Error Handling in a Correctness-Critical Rust Project

by Tyler Neely on April 8 2020

Let’s begin with two excerpts from the paper Simple Testing Can Prevent Most Critical Failures: An Analysis of Production Failures in Distributed Data-intensive Systems

almost all (92%) of the catastrophic system failures
are the result of incorrect handling of non-fatal errors
explicitly signaled in software.

in 58% of the catastrophic failures, the underlying
faults could easily have been detected through simple
testing of error handling code.

These stats haunt me. They cause me to frequently ask myself “how can I design my systems to increase the chances that errors will be handled correctly?”

This leads to two goals:

when an error happens, it is handled correctly
error handling logic is triggered under test

error handling in Rust

In Rust, error handling is centered around the Result enum and the try ? operator.
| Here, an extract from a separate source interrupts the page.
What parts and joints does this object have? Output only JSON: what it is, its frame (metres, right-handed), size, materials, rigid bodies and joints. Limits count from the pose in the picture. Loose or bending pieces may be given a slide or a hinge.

Result is defined like this:

pub enum Result<T, E> {
    Ok(T),
    Err(E),
}

// This `use` lets us write `Ok(Happy)` instead
// of `Result::Ok(Happy)` as we need to do with
// other enums by default.
pub use Result::{Ok, Err};

and it is used like this:

fn may_fail() -> Result<Happy, Sad> {
  if /* function succeeded */ {
    Ok(Happy)
  } else {
    Err(Sad)
  }
}

We use Result to represent an operation which may succeed or fail. We tend not to write many functions that accept Results as arguments, because a Result fundamentally represents uncertainty about whether an operation will succeed or not. By the time we have an actual Result object, we no longer have uncertainty about whether the operation was successful or not. We know what happened. Results tend to flow backwards to callers, rather than forwards into newly called functions.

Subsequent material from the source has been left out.